Purchase Warrants definition

Purchase Warrants shall have the meaning set forth in Section 2.4.2, the form of which is attached hereto as Exhibit D.
Purchase Warrants means, collectively, the common stock purchase warrants delivered to the Purchasers at the Closing in accordance with Section 2.2(a) hereof, which Purchase Warrants shall be exercisable immediately and have a term of exercise equal to five (5) years, in the form acceptable to the Placement Agent and the Purchasers.
Purchase Warrants shall have the meaning set forth in Section 2.4.2.

Examples of Purchase Warrants in a sentence

  • The Investor and each Account understands that the offer and sale of the Notes, the Guarantees and the Purchase Warrants have not been registered under the Securities Act or any state securities laws by reason of specific exemptions under the provisions thereof that depend in part upon the representations made by the Investor and each Account in this Agreement.

  • The Notes and the Purchase Warrants, when issued, will not be of the same class as securities listed on a national securities exchange registered under the Exchange Act or quoted in a U.S. automated inter-dealer quotation system, within the meaning of Rule 144A(d)(3)(i) under the Securities Act.

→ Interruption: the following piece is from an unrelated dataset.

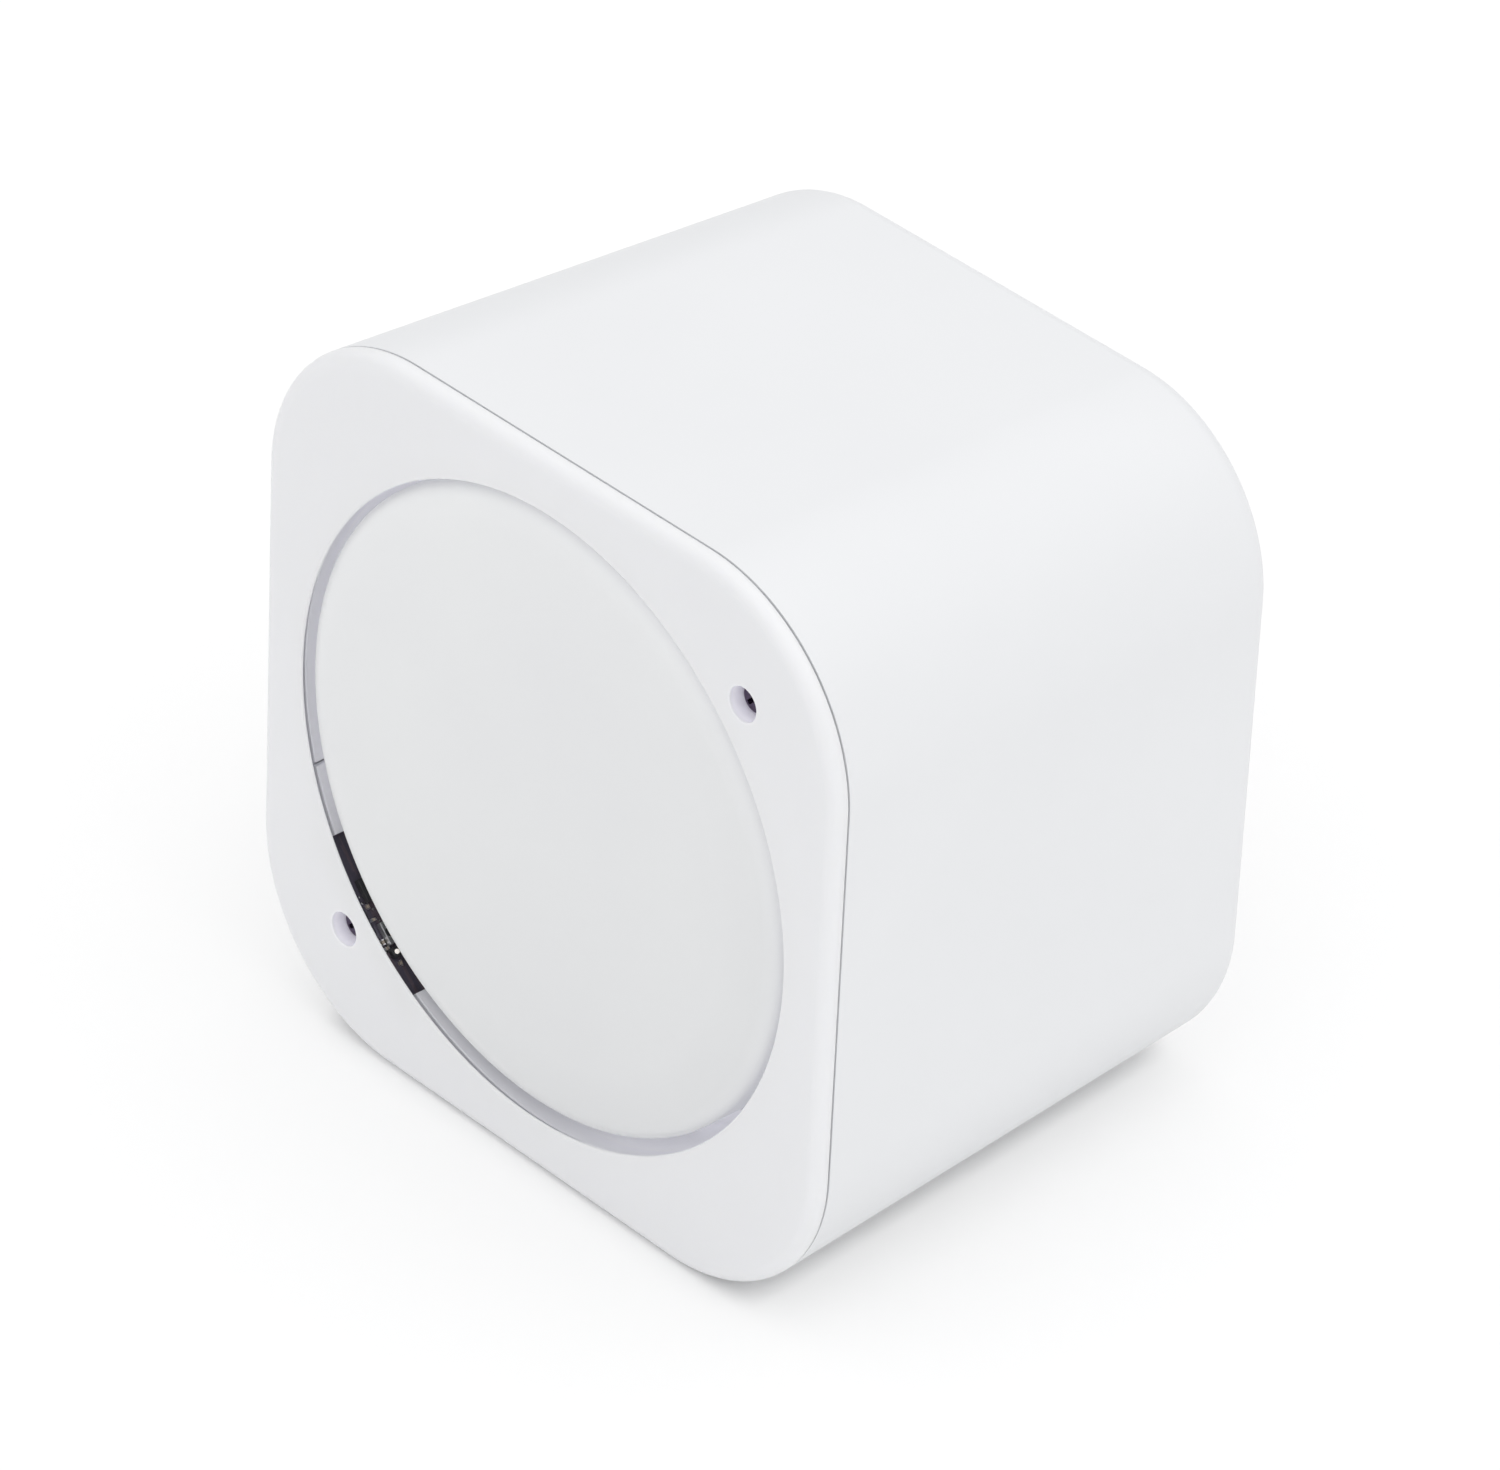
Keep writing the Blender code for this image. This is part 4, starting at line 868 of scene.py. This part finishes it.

  • Upon confirmation by the Escrow Agent of receipt of the wire transfer, on the Closing Date, the Company shall deliver the Base Notes, the Additional Notes, if any, and the Shares through the facilities of The Depository Trust Company (the “DTC”) and shall cause the Warrant Agent to issue and register the Purchase Warrants and the Prefunded Warrants to the Investor.

  • The Investor and each Account acknowledges and agrees that no public market exists for the Notes or the Purchase Warrants and that there is no assurance that a public market will ever develop for the Notes or the Purchase Warrants.

  • The Investor and each Account is acquiring the Notes, the Guarantees and the Purchase Warrants solely for the Investor’s or such Account’s own beneficial account, or for an account with respect to which the Investor or such Account exercises sole investment discretion, for investment purposes, and not with a view to, or for resale in connection with, any distribution of the Notes in violation of federal, state or other applicable securities laws.


More Definitions of Purchase Warrants

Purchase Warrants means, collectively, the Common Stock purchase warrants delivered to the Purchasers at the Closing in accordance with Section 2.2(a) hereof, which Purchase Warrants shall be exercisable immediately and have a term of exercise equal to five (5) years, in the form of Exhibit A attached hereto.
Purchase Warrants means, collectively, the Series A Purchase Warrants and the Series B Purchase Warrants.
Purchase Warrants has the meaning given it in the Recitals.
Purchase Warrants means, collectively, the Common Stock purchase warrants delivered to the Purchasers at the Closing in accordance with Section 2.2(a) hereof, which Purchase Warrants shall be exercisable for a term of five years beginning on the later of (i) the six (6) month anniversary of the Closing Date and (ii) the effective date of the Reverse Split and ending on the five (5) year and six (6) month anniversary of the Closing Date, in the form of Exhibit A attached hereto.
Purchase Warrants has the meaning set forth in paragraph C of the Introduction.
Purchase Warrants means the warrants to purchase an aggregate of 759,562 shares of the Preferred Stock to be issued pursuant to the Purchase Agreement.
Purchase Warrants means, collectively, the Common Stock purchase warrants delivered to the Purchasers at the Closing in accordance with Section 2.2(a) hereof, which Warrants shall be exercisable immediately and have a term equal to ____________ years, in the form of Exhibit A-1 attached hereto.